Kehidupan Malam 'Kalijodo Baru' Tetap Berdenyut di Bulan Ramadan


NasionalJakarta - Warung remang-remang kembali berdiri di kawasan Kalijodo. Kehidupan malam pun berdenyut, meski di bulan suci Ramadan.

Aktivitas kehidupan malam di Kalijodo dimulai setelah petang. Selasa (30/5) kemarin, majalahmandiri.com menyambangi kawasan 'Kalijodo Baru' ini.

'Kalijodo Baru' bisa terlihat jika berkendara di Jalan Kepanduan I. Dari jalan itu akan terlihat bangunan-bangunan semi permanen dengan pintu tertutup. Ada sofa dan meja seadanya diletakkan di depan pintu.


Daeng Jamal, orang yang mengaku mengelola Kalijodo, memberitahu ada kehidupan malam di bawah kolong tol Kalijodo. Dia mengatakan ada kehidupan yang mirip dengan Kalijodo lama sebelum jadi RPTRA.

"Itu kalau malam di sana ramai. Jalan ke sana, sudah ada perempuan yang narik," ucap Daeng Djamal di RPTRA Kalijodo.

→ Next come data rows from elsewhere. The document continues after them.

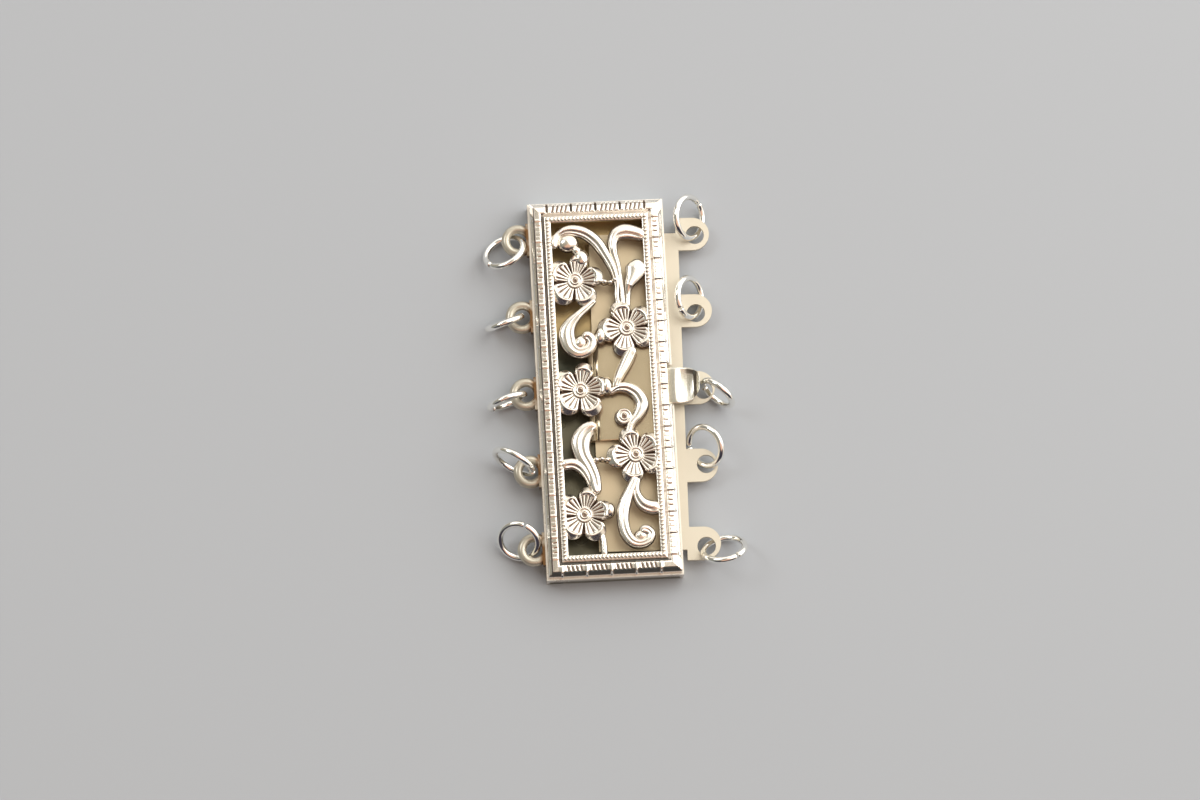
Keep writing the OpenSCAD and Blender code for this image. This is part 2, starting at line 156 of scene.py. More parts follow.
def recess_patina_and_shade():
    """Shared effect. Brown patina, and painted shade where the attribute is raised for it, comes in where the
    recess attribute plus 0.6 of a fine noise passes 0.55 to 1.15, and turns to slate, a painted dark shade,
    where the attribute passes 1.3 to 1.7.
    Roughness grows by 0.3 with it and by cloud_spread with a broad noise, which is also the height of the
    surface."""
    group = bpy.data.node_groups.new("recess patina and painted shade", "ShaderNodeTree")
    for title, kind, value in (("Clean", "NodeSocketColor", (0.9, 0.87, 0.82, 1)),
                               ("Patina and shade", "NodeSocketColor", (0.2, 0.12, 0.07, 1)),
                               ("Amount", "NodeSocketFloat", 1.0),
                               ("Roughness", "NodeSocketFloat", 0.2),
                               ("Scale", "NodeSocketFloat", 900.0)):
        group.interface.new_socket(name=title, in_out="INPUT", socket_type=kind).default_value = value
    for title, kind in (("Color", "NodeSocketColor"), ("Roughness", "NodeSocketFloat"),
                        ("Height", "NodeSocketFloat")):
        group.interface.new_socket(name=title, in_out="OUTPUT", socket_type=kind)
    given = group.nodes.new("NodeGroupInput").outputs
    out = group.nodes.new("NodeGroupOutput").inputs
    where = wired(group, "TexCoord", {}).outputs["Object"]
    attribute = wired(group, "Attribute", {})
    attribute.attribute_name = "recess"
    deep = attribute.outputs["Fac"]
    speck = wired(group, "TexNoise", {"Vector": where, "Scale": given["Scale"], "Detail": 5}).outputs["Fac"]
    cloud = wired(group, "TexNoise", {"Vector": where, "Scale": 260, "Detail": 2}).outputs["Fac"]
    push = wired(group, "Math", {0: speck, 1: 0.6, 2: deep}, "MULTIPLY_ADD")
    patina_and_shade_share = wired(group, "MapRange", {"Value": push.outputs[0], "From Min": 0.55, "From Max": 1.15})
    much = wired(group, "Math", {0: patina_and_shade_share.outputs["Result"], 1: given["Amount"]}, "MULTIPLY").outputs[0]
    # Slate, where the attribute is highest, is painted dark shade
    deepest = wired(group, "MapRange", {"Value": deep, "From Min": 1.3, "From Max": 1.7})
    dark = wired(group, "Mix", {"Factor": deepest.outputs["Result"], "A": given["Patina and shade"],
                                "B": (0.13, 0.14, 0.13, 1)}, "RGBA")
    tint = wired(group, "Mix", {"Factor": much, "A": given["Clean"], "B": dark.outputs["Result"]}, "RGBA")
    dull = wired(group, "Math", {0: much, 1: 0.3, 2: given["Roughness"]}, "MULTIPLY_ADD")
    rough = wired(group, "Math", {0: cloud, 1: cloud_spread, 2: dull.outputs[0]}, "MULTIPLY_ADD")
    group.links.new(tint.outputs["Result"], out["Color"])
    group.links.new(rough.outputs[0], out["Roughness"])
    group.links.new(cloud, out["Height"])
    return group


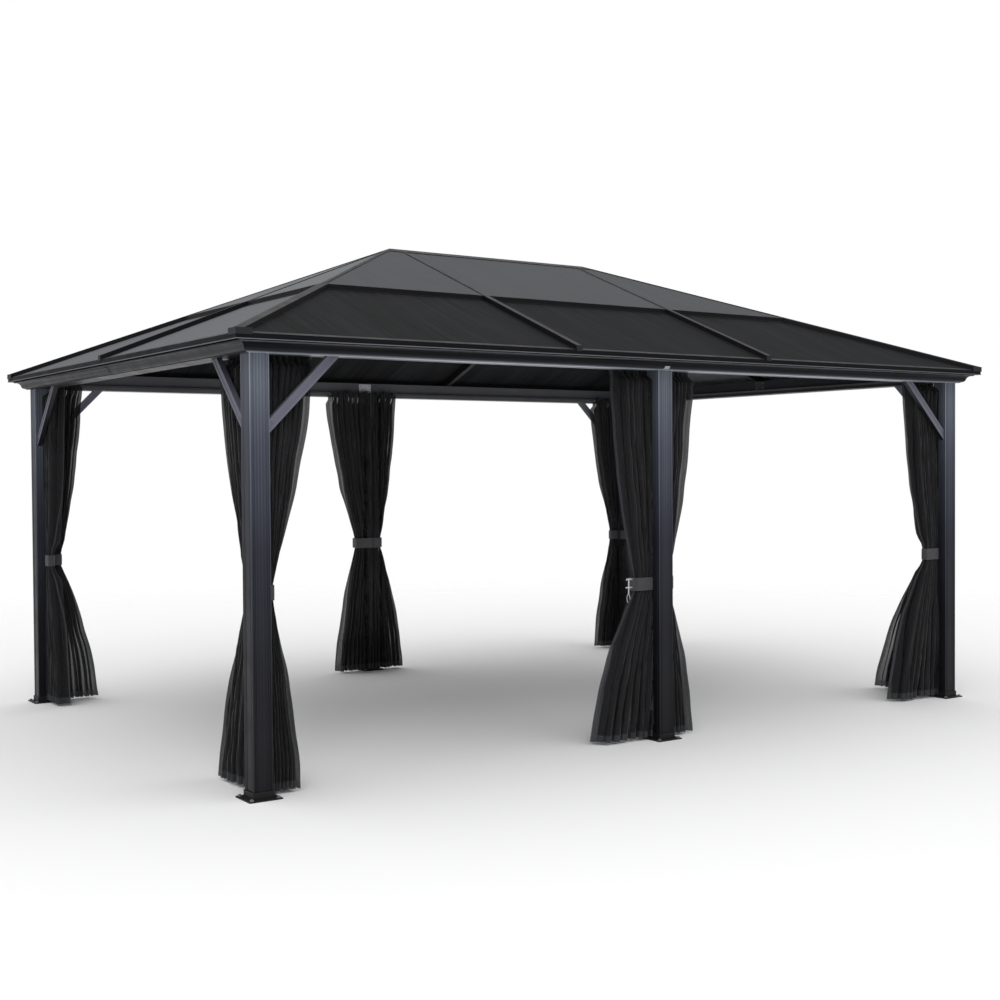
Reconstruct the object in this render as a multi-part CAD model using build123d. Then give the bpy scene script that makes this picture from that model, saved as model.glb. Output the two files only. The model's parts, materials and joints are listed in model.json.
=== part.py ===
from build123d import *
import math
import os

# All sizes in millimetres. X runs along the long side, Y across, Z up from the floor.
# The origin is on the floor under the middle of the gazebo.
# Reach is the level distance outward from the ridge line, the same on all four slopes.

# Plan and heights
post_size = 104.0
posts_half_length = 2625.0
posts_half_width = 1826.0
beam_bottom = 2166.0
beam_height = 108.0
roof_pitch = 21.8
roof_overhang = 118.0
floor_gap = 14.0

# Posts
corner_bevel = 1.5
flute_edge = 9.0
flute_width = 4.0
flute_depth = 2.5
line_start = 19.0
line_width = 3.0
line_depth = 1.5
field_edge = 29.0
field_depth = 1.5
groove_side = 1.0
post_wall = 8.0

# Post feet
plate_size = 178.0
plate_corner = 8.0
plate_thickness = 6.0
collar_wall = 5.5
collar_corner = 4.0
collar_height = 34.0
collar_clearance = 0.5
anchor_spacing = 142.0
anchor_hole = 11.0

# Gutter beams, with the ogee measured outward from the outer face of the posts
beam_inset = 4.0
beam_side_wall = 5.0
beam_flat_wall = 3.0
gutter_low_reach = 24.0
gutter_belly_reach = 42.0
gutter_belly_height = 10.0
gutter_waist_reach = 49.0
gutter_waist_height = 22.0
gutter_cove_reach = 62.0
gutter_cove_height = 41.0
gutter_top_reach = 87.0
gutter_top_height = 51.0
gutter_lip = 5.0
gutter_lip_width = 5.0
gutter_wall = 4.0
mitre_gap = 0.6
splice_offset = 45.0
splice_gap = 0.5
splice_plate_length = 104.0
splice_plate_height = 66.0
splice_plate_thickness = 2.5

# Knee braces
brace_leg = 391.0
brace_width = 47.0
brace_thickness = 30.0
brace_from_outside = 15.0
brace_groove_width = 14.0
brace_groove_depth = 2.0

# Eave trim
trim_above_gutter = 2.0
trim_height = 29.0
trim_wall = 3.0
trim_cover = 26.0
trim_bead = 2.0
trim_bead_height = 6.0

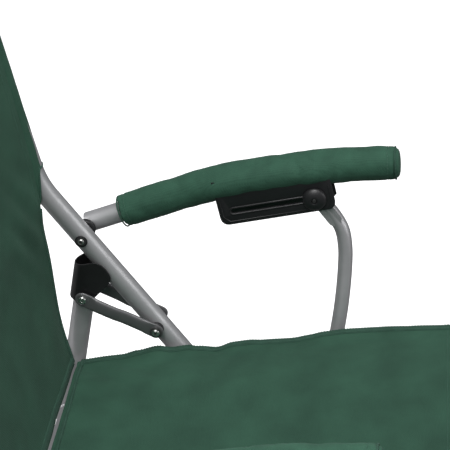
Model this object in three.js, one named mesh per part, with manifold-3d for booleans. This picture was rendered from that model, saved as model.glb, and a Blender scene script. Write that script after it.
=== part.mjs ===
// Folding camp chair with a crossed-leg frame, padded arms and a fabric sling.
// Millimetres, +Z up, the sitter looks along -Y, X runs across the chair.
// The origin is the middle of the footprint, on the floor.

import * as THREE from 'three';
import { mergeVertices, toCreasedNormals } from 'three/addons/utils/BufferGeometryUtils.js';
import Module from 'manifold-3d';

const wasm = await Module();
wasm.setup();

// ---------------------------------------------------------------- driving dimensions

const GAP = 0.3;                 // clearance between pieces that touch
const BORE_EASE = 0.8;           // extra radius of a drawn bore, so its flats clear the tube inside
const ORIGIN_AHEAD = -42.33;     // footprint centre, measured ahead of the scissor pivot
const SMOOTH_SIDES = 6;          // half the number of sides of a drawn round tube
const CREASE = Math.PI / 5;

// Side view of the frame: "ahead" is towards the front, "up" is height above the floor.
const LEAN = THREE.MathUtils.degToRad(40);        // both crossed tubes, from the vertical
const FOOT_AHEAD = 250;                           // foot points, either side of the pivot
const FOOT_UP = 30;
const SCISSOR_UP = FOOT_UP + FOOT_AHEAD / Math.tan(LEAN);
const REAR_LEG_LEAN = THREE.MathUtils.degToRad(6.4);
const REAR_LEG_TO_PIN = 467;                      // foot pivot to the saddle pin
const LINK_LENGTH = 93.92;                        // between the link's two holes
const LINK_ON_LEG = REAR_LEG_TO_PIN + LINK_LENGTH;
const ARM_ON_LEG = 702;                           // arm pivot, from the front foot point
const POST_BEND = 784;                            // where the back post turns steeper
const POST_UPPER = 374;
const POST_RECLINE = THREE.MathUtils.degToRad(17.25);
const RAIL_BEND = 564;                            // where the rear tube turns forward
const RAIL_LENGTH = 153;
const RAIL_RISE = THREE.MathUtils.degToRad(11);
const SUPPORT_ON_RAIL = 539;                      // foot of the arm post
const KNOB = { ahead: 61.2, up: 638 };            // knob at the front end of its slot
const SLOT_RISE = THREE.MathUtils.degToRad(16);

// Across the chair, from the centre plane.
const INNER_TUBE_X = 218;
const OUTER_TUBE_X = 250;
const ARM_TUBE_X = 282;
const SUPPORT_FOOT_X = 243;
const SUPPORT_HEAD_X = 274.6;
const TONGUE_X = 267.9;

// Stock
const TUBE_R = 12.5;
const TUBE_WALL = 1.5;
const BAR_R = 9;
const SUPPORT_R = 8.5;
const ARM_R = 12;
const PAD_R = 19.5;
const BOLT_R = 3.5;
const HOLE_R = 3.9;
const HEAD_R = 7;
const HEAD_HIGH = 3.4;

// Links, saddle and slotted bracket
const LINK_WIDE = 16;
const LINK_THICK = 4.2;
const LINK_INNER_X = 229.4;
const LINK_OUTER_X = 270.6;
const SADDLE_HALF = 16;
const SADDLE_CHEEK = 12.9;
const SADDLE_OUTLINE = [
  [-214.0, 488.0], [-187.0, 489.5], [-179.4, 504.3], [-169.0, 515.0], [-166.8, 523.4],
  [-185.7, 543.0], [-190.0, 546.4], [-195.0, 547.5], [-202.0, 544.0], [-208.5, 537.0], [-212.5, 519.0],
];
const BRACKET_X = [261.7, 264.7];
const BRACKET_RIB_X = 269.6;
const BRACKET_BACK = 112;        // plate, behind the knob
const BRACKET_FRONT = 22;        // plate, ahead of the knob
const BRACKET_DROP = 17;
const BRACKET_RISE = 34;
const BRACKET_CORNER = 9;
const SLOT_TRAVEL = 95;
const SLOT_HALF = 2.7;
const KNOB_R = 13.7;

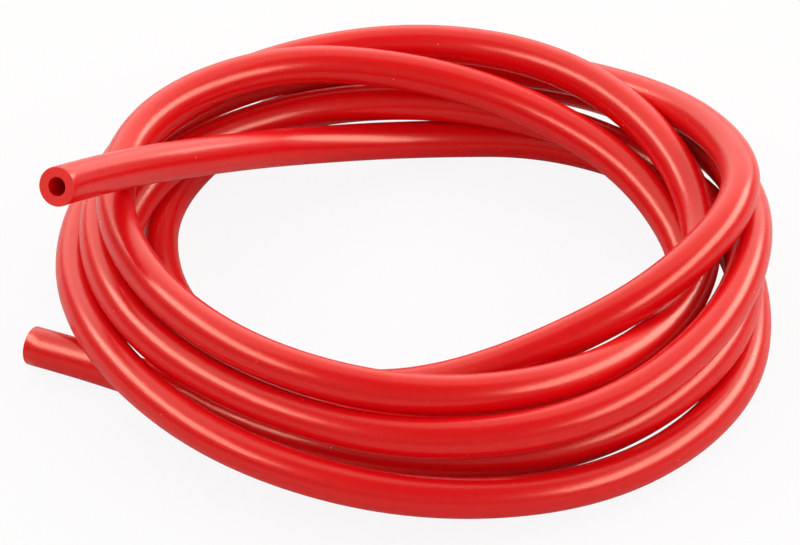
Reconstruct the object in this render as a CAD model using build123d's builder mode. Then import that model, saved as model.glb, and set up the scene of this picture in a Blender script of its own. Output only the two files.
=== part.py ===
from build123d import *
import math
import os

# Red rubber vacuum tubing, lying as one loose coil of six turns, in millimetres
tube_od = 10.0
bore = 4.8

# The ring that the turns wander about: its radius and its middle, measured from the part's origin
ring_radius = 80.0
ring_x = 4.0
ring_y = -1.3
corners_per_turn = 12

# An arc between two runs takes this share of the shorter run, on each side of its corner
arc_share = 0.45

# Corners of the route: where each stands on the ring's clock, in degrees clockwise from +X,
# then how far it stands out from the ring and up from the floor, in tube diameters
upper_end = [(162.5, 1.25, 5.1), (177.4, -0.45, 3.95)]
lower_end = [(2325.7, 2, 0)]

# One row for each half turn, starting at the back left
first_corner = 210.0
half_turns = [
    # off the pile and down along the back, then flat on the floor round the right and the front
    [(-2.4, 2.3), (-2.1, 0.95), (-1.4, 0.15), (-0.1, 0), (0.75, 0), (0.8, 0)],
    [(1.45, 0), (1.7, 0.1), (1.45, 0.45), (1.2, 0.9), (1.05, 1.2), (1, 1)],
    # round the back and up over the pile at the right, then inward and down inside the front
    [(1.15, 1.05), (1.35, 1.1), (1.05, 1.2), (0.9, 1.5), (0.75, 2.4), (0.65, 3.15)],
    [(-0.75, 2.75), (-2.05, 1.75), (-2.65, 0.75), (-2.85, 0.2), (-2.35, 0), (-1.4, 0)],
    # along the inside, out to the right again, then over the front and up the left
    [(-0.05, 0), (1.1, 0), (1.8, 0.3), (1.65, 0.7), (1.1, 1.35), (0.85, 2.15)],
    [(0.85, 2.05), (0.95, 1.7), (0.55, 1.55), (0.1, 1.65), (0.2, 1.85), (0.35, 1.85)],
    # over the back, down the right, and up across the front as the top turn
    [(0.6, 1.95), (0.3, 2.2), (0.1, 2.45), (-0.1, 2.5), (-0.35, 2.05), (-0.45, 1.45)],
    [(-0.55, 1.45), (-0.35, 1.9), (-0.25, 2.3), (-0.35, 2.6), (-0.4, 2.7), (-0.1, 2.8)],
    # over the back at the top, then down inside the right and under the front
    [(-0.05, 2.85), (-0.65, 2.75), (-1.35, 2.35), (-1.55, 1.85), (-1.15, 1.2), (-0.65, 0.4)],
    [(-1, 0.1), (-1.55, 0), (-1.8, 0), (-1.8, 0), (-1, 0.15), (0, 0.65)],
    # the last turn, under the others at the back, out to the right and back along the front
    [(-0.05, 1.1), (-0.7, 1.15), (-0.9, 1.2), (-0.6, 1.05), (-0.15, 0.8), (0.7, 1.05)],
    [(0.85, 0.95), (0.3, 0.4), (-0.2, 0.4), (-0.35, 0.5), (-0.15, 0.15)],
]


def corner(clock, out, up):
    reach = ring_radius + out * tube_od
    turned = math.radians(clock)
    along = ring_x + reach * math.cos(turned)
    across = ring_y - reach * math.sin(turned)
    return Vector(along, across, tube_od / 2 + up * tube_od)


def lay_route():
    route = [corner(*place) for place in upper_end]
    clock = first_corner
    for half_turn in half_turns:
        for out, up in half_turn:
            route.append(corner(clock, out, up))
            clock += 360 / corners_per_turn
    return route + [corner(*place) for place in lower_end]


def arc_radii(route):
    radii = []
    for before, here, after in zip(route, route[1:], route[2:]):
        shorter = min((here - before).length, (after - here).length)
        half_turned = math.radians((here - before).get_angle(after - here) / 2)
        radii.append(arc_share * shorter / math.tan(half_turned))
    return radii


route = lay_route()
radii = arc_radii(route)

# The tube: a ring section carried along the route, open at both cut ends
with BuildPart() as tubing:
    with BuildLine() as path:
        FilletPolyline(*route, radius=radii)
    with BuildSketch(Plane(origin=path.line @ 0, z_dir=path.line % 0)):
        Circle(tube_od / 2)
        Circle(bore / 2, mode=Mode.SUBTRACT)
    sweep()
tubing.part.label = "tubing"

section = math.pi * (tube_od**2 - bore**2) / 4
length = path.wires()[0].length
print("arc radii", [round(radius) for radius in radii])
print("length", round(length, 1))
print("volume over section times length", round(tubing.part.volume / (section * length), 4))
print("box", tubing.part.bounding_box())

os.makedirs("parts", exist_ok=True)
export_step(tubing.part, "parts/tubing.step")
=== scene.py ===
import math

import bmesh
import bpy
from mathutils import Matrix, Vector


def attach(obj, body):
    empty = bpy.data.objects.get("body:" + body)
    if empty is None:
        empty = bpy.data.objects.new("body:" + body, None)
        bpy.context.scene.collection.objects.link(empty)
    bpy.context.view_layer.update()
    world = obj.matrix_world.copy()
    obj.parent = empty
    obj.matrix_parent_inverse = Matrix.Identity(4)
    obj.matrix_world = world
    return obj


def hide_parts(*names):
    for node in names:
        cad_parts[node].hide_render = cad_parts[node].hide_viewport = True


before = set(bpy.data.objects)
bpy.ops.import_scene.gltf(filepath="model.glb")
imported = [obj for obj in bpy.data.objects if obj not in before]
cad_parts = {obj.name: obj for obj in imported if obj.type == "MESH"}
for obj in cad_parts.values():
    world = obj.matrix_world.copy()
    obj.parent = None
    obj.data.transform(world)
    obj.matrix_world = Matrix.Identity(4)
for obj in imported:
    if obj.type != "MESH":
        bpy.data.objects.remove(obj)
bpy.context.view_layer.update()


# Camera, at the photograph's angle: metres and degrees
shot = {
    "aim": (0.0, -0.0043, 0.012),
    "elevation": 36.0,
    "distance": 1.085,
    "lens": 190.67,  # mm
    "sensor": 36.0,  # mm
    "nearest": 0.05,
    "farthest": 20.0,
}


def placeCamera(shot):
    lens = bpy.data.cameras.new("shotCamera")
    lens.lens = shot["lens"]
    lens.sensor_width = shot["sensor"]
    lens.clip_start, lens.clip_end = shot["nearest"], shot["farthest"]
    camera = bpy.data.objects.new("shotCamera", lens)
    bpy.context.scene.collection.objects.link(camera)
    tilt = math.radians(shot["elevation"])
    back = Vector((0, -math.cos(tilt), math.sin(tilt)))
    camera.location = Vector(shot["aim"]) + back * shot["distance"]
    camera.rotation_euler = (math.pi / 2 - tilt, 0, 0)
    bpy.context.scene.camera = camera


placeCamera(shot)
print("camera placed")


# The tube, in metres, with its route in tube diameters about a ring
tube = {
    "diameter": 0.010,
    "bore": 0.0048,
    "length": 2.935,
    "ringRadius": 0.080,
    "ringCentre": (0.0040, -0.0013),
    "cornersPerTurn": 12,
    "firstCorner": 210.0,  # degrees on the ring's clock, clockwise from +X
    "sides": 36,  # faces round the tube
    "stepsPerCorner": 16,  # rings of faces between two route points
    "cutRounding": 0.00018,  # the knife leaves the rim's edge this soft
    "roundingSteps": 2,
}

# where the two ends lead off: degrees on the clock, then out from the ring and up, in diameters
upperEnd = [(162.5, 1.25, 5.1), (177.4, -0.45, 3.95)]
lowerEnd = [(2325.7, 2, 0)]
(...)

Selasa malam, sekitar pukul 21.30 WIB kondisi kolong tol bisa dipastikan. Masuk melalui Jalan Bandengan Utara, akan terlihat truk-truk memarkirkan mobil di bawah tol.

Truk-truk tersebut dalam kondisi mati. Supir truk meninggalkan truknya begitu saja.

Tadi malam, Jalan Kepanduan I tidak begitu ramai. Beberapa pasang sejoli duduk berdua di atas motor menghadap Kali Angke.

Ada pula aktivitas memancing di pinggir kali. Mereka duduk di atas pembatas kali menjaga kail tersangkut ikan.

Tadi malam, tidak ada perempuan berbaris di sepanjang jalan untuk menggoda pengunjung yang lewat. Namun jika menengok ke arah kolong tol, akan terlihat warung-warung dengan penerangan remang. Meski tidak ramai, ada beberapa pengunjung duduk di halaman warung tanpa atap.

Terlihat beberapa motor terparkir di sisi jalan. Tak ada tanda bahwa tempat itu adalah lokasi parkir khusus, hanya ada sekitar tiga orang duduk di atas motor.

"Iya parkir di sini saja," kata salah seorang pemuda.

Lokasi warung tidak jauh dari tepi jalan. Sekitar lima meter menuruni jalan tanah.

Warung tersebut terbuat dari triplek berlantai semen. Lampu penerangan dibuat remang dengan bohlam hijau lima watt.


Ada beberapa pengunjung datang ke warung yang berada di bawah sutet itu. Mereka duduk di kursi plastik dan meja kayu sederhana.

Yang ditampilkan di depan warung adalah rentetan sasetan kopi dan kacang. Namun, jika meminta bir, pelayan akan menyiapkannya dengan gelas berisi es batu. Semua tamu di sana memesan bir, entah bir putih maupun bir hitam.

Di sana, ada tiga perempuan menggunakan baju kaos lengan pendek, dipadu celana di atas lutut. Mereka lebih sering berinteraksi menggunakan bahasa Sunda.

Laki-laki penjaga warung bertanya kepada salah seorang tamu, apakah ingin berkencan dengan perempuan. "Mau ditemenin perempuan, Om?" tanya laki-laki tersebut.

"Tidak usah. Nanti saja," jawab laki-laki yang ditawari.

Laki-laki tersebut mengacungkan dua jempol tanda setuju.


Di warung, ada seorang perempuan yang menemani tamu. Dia mengaku bernama Wati, pendatang dari Indramayu.

Wati bercerita, baru tiga bulan datang ke Jakarta. Sedangkan, warung ini baru dua pekan berdiri.

"Katanya, sebelumnya pernah dibongkar terus dibikin lagi," ucap Wati di warung tersebut.


Wati pun mencoba menjajakan dirinya. Dia menawarkan kepada tamu untuk masuk ke kamar yang ada di dalam warung untuk berhubungan intim.

"Ngamar dulu, yuk," ucap Wati kepada salah seorang pelanggan sambil memegang tangannya.

Kami berada warung tersebut hingga pukul 23.30 WIB. Malam yang terbilang sepi. Tidak ada lantunan lagu remix bervolume tinggi seperti pada diskotek dan klub malam.